-- BEGIN Provided material --

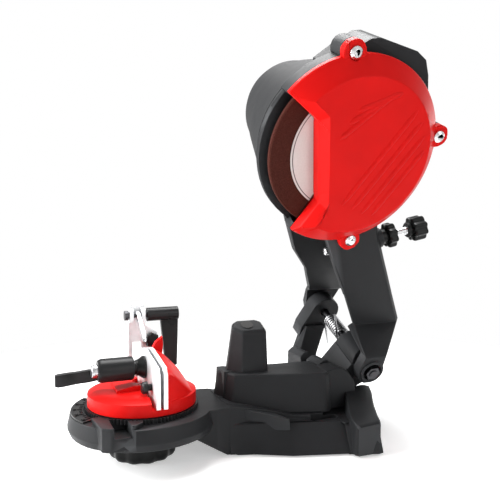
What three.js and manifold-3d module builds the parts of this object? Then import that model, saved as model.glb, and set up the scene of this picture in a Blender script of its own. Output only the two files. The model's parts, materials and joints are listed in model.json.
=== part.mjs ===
// Bench grinder for saw chains: a base with a swivelling chain vise at the front,
// and a sprung grinding head that swings down to the vise on a leaning hinge.
// Millimetres, +Z up. The origin is on the underside below the base's rear half, +X is the rear.

import * as THREE from 'three';
import { mergeVertices } from 'three/addons/utils/BufferGeometryUtils.js';
import Module from 'manifold-3d';

const wasm = await Module();
wasm.setup();

// Layout
const fitGap = 0.3;
const overrun = 2;
const trimReach = 150;
const mergeShare = 0.001;
const headLeanDegrees = 26;
const viseReach = 105;
const hingeReach = 61.9;
const hingeHeight = 60.8;
const discReach = 13.3;
const discSide = -68;
const discHeight = 206.4;
const hingeFromDiscA = 48.6;
const hingeFromDiscB = -160.6;

// Base casting
const underside = 1.2;
const castingWall = 4.5;
const cavityTop = 15;
const bodyBottom = [[-51, 29], [-39, 33], [-13, 47], [24, 58], [44, 65], [47, 61]];
const bodyShoulder = [[-51, 25.5], [-39, 27.5], [-9, 35], [24, 47], [42, 52], [45, 49]];
const shoulderHeight = 20;
const shoulderRound = 1;
const shoulderInsetShare = 0.97;
const centrePadRadius = 6;
const cavityTaperShare = 0.9;
const cavityTopReachShare = 0.93;
const cavityTopSideShare = 0.8;
const crossRibReach = 60;
const centreRibReach = 45;
const deckProfile = [[-137, 19], [-92, 19], [-76, 15.5], [-51, 0], [47, 0], [47, 23], [-4, 23.5], [-22, 28],
  [-50, 33], [-137, 33]];
const deckPlan = [[-137, 22], [-96, 31], [-60, 29.5], [-39, 26.5], [-12, 30], [20, 41], [42, 46]];
const deckDraft = 3;
const footColumnBottom = [[23, 44], [47, 48], [47.4, 65.6], [43, 66.4], [26, 60]];
const footColumnTop = [[28, 46], [43.5, 48], [44, 61], [41, 61.6], [30, 58]];
const footColumnHeight = 29;
const ribThickness = 7;
const ribFootThickness = 12.5;
const ribFoot = 24;
const ribTop = 84.2;
const ribProfile = [[-57.5, 22], [-53.6, 51.6], [-50.6, 53.6], [-41.2, 90], [-14.2, 90], [-14.2, 51],
  [31, 50],
  [36, 22]];
const flankProfile = [[-57.5, 22], [-54, 50], [-47, 52.5], [-44, 53], [-30, 49], [-12, 34], [4, 22]];
const flankFootThickness = 19;
const flankTopThickness = 10.5;
const flankDrop = 9;
const padHoleRadius = 3;
const padHoleDepth = 8;
const padPinLength = 6;
const padFlangeRadius = 4.6;
const padFlangeHeight = 1.4;
const nearEarStart = -25.2;
const nearEarEnd = 2.1;
const farEarStart = 45;
const farEarEnd = 58.3;
const earRadius = 13;
const nearEarFoot = [[-13.4, 2], [-20, -10], [-30, -24], [-35, -36], [-13, -36], [-9, -24], [2, -18],
  [8, -12]];
const farEarFoot = [[-13.2, 1], [-19, -14], [-20, -23], [-2, -23], [4, -17], [8.6, -11]];
const farLegBottom = [[28, 41], [50, 41], [50, 59], [28, 59]];
const farLegMiddle = [[37, 43], [54, 43], [54, 58], [37, 58]];
const farLegTop = [[46, 46], [64, 46], [64, 57], [46, 57]];
const farLegDrop = 14;
const farLegRise = 9.5;
const shoulderNear = [[24, 20], [26, 31], [44, 31], [47, 20]];
const shoulderMiddle = [[24, 20], [27, 33.4], [45, 33.4], [47, 20]];
const shoulderEar = [[22, 20], [29, 42], [46, 42], [47, 20]];
const shoulderSides = [52, 21, 8];
const earBoreRadius = 3.5;
const wallProfile = [[30, 20], [30, 50], [34, 53], [38, 53], [41, 42], [45, 20]];
const wallStart = -4;
const wallEnd = 50;
const notchProfile = [[14, 60], [17, 45], [21, 41], [25, 45], [29, 60]];
const buttressProfile = [[17, 20], [24, 36], [31, 47], [37, 50], [45, 43], [47, 20]];
const buttressStart = -18;
const buttressEnd = 6;
const slotReach = 9;
const slotSide = 36.5;
const slotLength = 15;
const slotRadius = 3.2;
const padOutline = [[-46, 20], [-28, 24], [-28, 34], [-36, 31], [-46, 28]];
const rearPadOutline = [[24, 46], [43, 48], [43, 61], [26, 56]];
const padThickness = 3.6;
const padPocketGap = 0.42;
const padProud = 0.6;
const towerCentre = -27.6;
const swingRoomGap = 1;
const swingRoomDepth = 30;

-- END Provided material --

_What this task involves_.
Restate every line of the data word for word.

_Worked answer_.
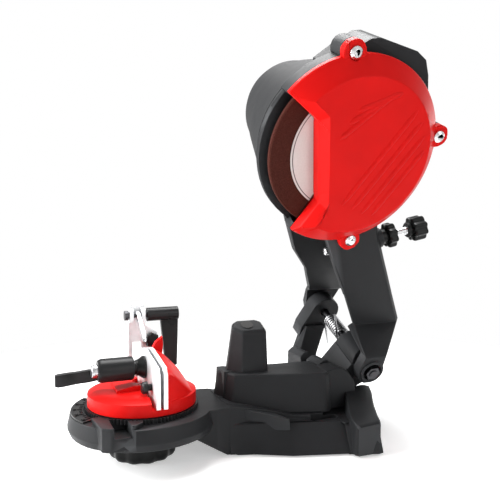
What three.js and manifold-3d module builds the parts of this object? Then import that model, saved as model.glb, and set up the scene of this picture in a Blender script of its own. Output only the two files. The model's parts, materials and joints are listed in model.json.
=== part.mjs ===
// Bench grinder for saw chains: a base with a swivelling chain vise at the front,
// and a sprung grinding head that swings down to the vise on a leaning hinge.
// Millimetres, +Z up. The origin is on the underside below the base's rear half, +X is the rear.

import * as THREE from 'three';
import { mergeVertices } from 'three/addons/utils/BufferGeometryUtils.js';
import Module from 'manifold-3d';

const wasm = await Module();
wasm.setup();

// Layout
const fitGap = 0.3;
const overrun = 2;
const trimReach = 150;
const mergeShare = 0.001;
const headLeanDegrees = 26;
const viseReach = 105;
const hingeReach = 61.9;
const hingeHeight = 60.8;
const discReach = 13.3;
const discSide = -68;
const discHeight = 206.4;
const hingeFromDiscA = 48.6;
const hingeFromDiscB = -160.6;

// Base casting
const underside = 1.2;
const castingWall = 4.5;
const cavityTop = 15;
const bodyBottom = [[-51, 29], [-39, 33], [-13, 47], [24, 58], [44, 65], [47, 61]];
const bodyShoulder = [[-51, 25.5], [-39, 27.5], [-9, 35], [24, 47], [42, 52], [45, 49]];
const shoulderHeight = 20;
const shoulderRound = 1;
const shoulderInsetShare = 0.97;
const centrePadRadius = 6;
const cavityTaperShare = 0.9;
const cavityTopReachShare = 0.93;
const cavityTopSideShare = 0.8;
const crossRibReach = 60;
const centreRibReach = 45;
const deckProfile = [[-137, 19], [-92, 19], [-76, 15.5], [-51, 0], [47, 0], [47, 23], [-4, 23.5], [-22, 28],
  [-50, 33], [-137, 33]];
const deckPlan = [[-137, 22], [-96, 31], [-60, 29.5], [-39, 26.5], [-12, 30], [20, 41], [42, 46]];
const deckDraft = 3;
const footColumnBottom = [[23, 44], [47, 48], [47.4, 65.6], [43, 66.4], [26, 60]];
const footColumnTop = [[28, 46], [43.5, 48], [44, 61], [41, 61.6], [30, 58]];
const footColumnHeight = 29;
const ribThickness = 7;
const ribFootThickness = 12.5;
const ribFoot = 24;
const ribTop = 84.2;
const ribProfile = [[-57.5, 22], [-53.6, 51.6], [-50.6, 53.6], [-41.2, 90], [-14.2, 90], [-14.2, 51],
  [31, 50],
  [36, 22]];
const flankProfile = [[-57.5, 22], [-54, 50], [-47, 52.5], [-44, 53], [-30, 49], [-12, 34], [4, 22]];
const flankFootThickness = 19;
const flankTopThickness = 10.5;
const flankDrop = 9;
const padHoleRadius = 3;
const padHoleDepth = 8;
const padPinLength = 6;
const padFlangeRadius = 4.6;
const padFlangeHeight = 1.4;
const nearEarStart = -25.2;
const nearEarEnd = 2.1;
const farEarStart = 45;
const farEarEnd = 58.3;
const earRadius = 13;
const nearEarFoot = [[-13.4, 2], [-20, -10], [-30, -24], [-35, -36], [-13, -36], [-9, -24], [2, -18],
  [8, -12]];
const farEarFoot = [[-13.2, 1], [-19, -14], [-20, -23], [-2, -23], [4, -17], [8.6, -11]];
const farLegBottom = [[28, 41], [50, 41], [50, 59], [28, 59]];
const farLegMiddle = [[37, 43], [54, 43], [54, 58], [37, 58]];
const farLegTop = [[46, 46], [64, 46], [64, 57], [46, 57]];
const farLegDrop = 14;
const farLegRise = 9.5;
const shoulderNear = [[24, 20], [26, 31], [44, 31], [47, 20]];
const shoulderMiddle = [[24, 20], [27, 33.4], [45, 33.4], [47, 20]];
const shoulderEar = [[22, 20], [29, 42], [46, 42], [47, 20]];
const shoulderSides = [52, 21, 8];
const earBoreRadius = 3.5;
const wallProfile = [[30, 20], [30, 50], [34, 53], [38, 53], [41, 42], [45, 20]];
const wallStart = -4;
const wallEnd = 50;
const notchProfile = [[14, 60], [17, 45], [21, 41], [25, 45], [29, 60]];
const buttressProfile = [[17, 20], [24, 36], [31, 47], [37, 50], [45, 43], [47, 20]];
const buttressStart = -18;
const buttressEnd = 6;
const slotReach = 9;
const slotSide = 36.5;
const slotLength = 15;
const slotRadius = 3.2;
const padOutline = [[-46, 20], [-28, 24], [-28, 34], [-36, 31], [-46, 28]];
const rearPadOutline = [[24, 46], [43, 48], [43, 61], [26, 56]];
const padThickness = 3.6;
const padPocketGap = 0.42;
const padProud = 0.6;
const towerCentre = -27.6;
const swingRoomGap = 1;
const swingRoomDepth = 30;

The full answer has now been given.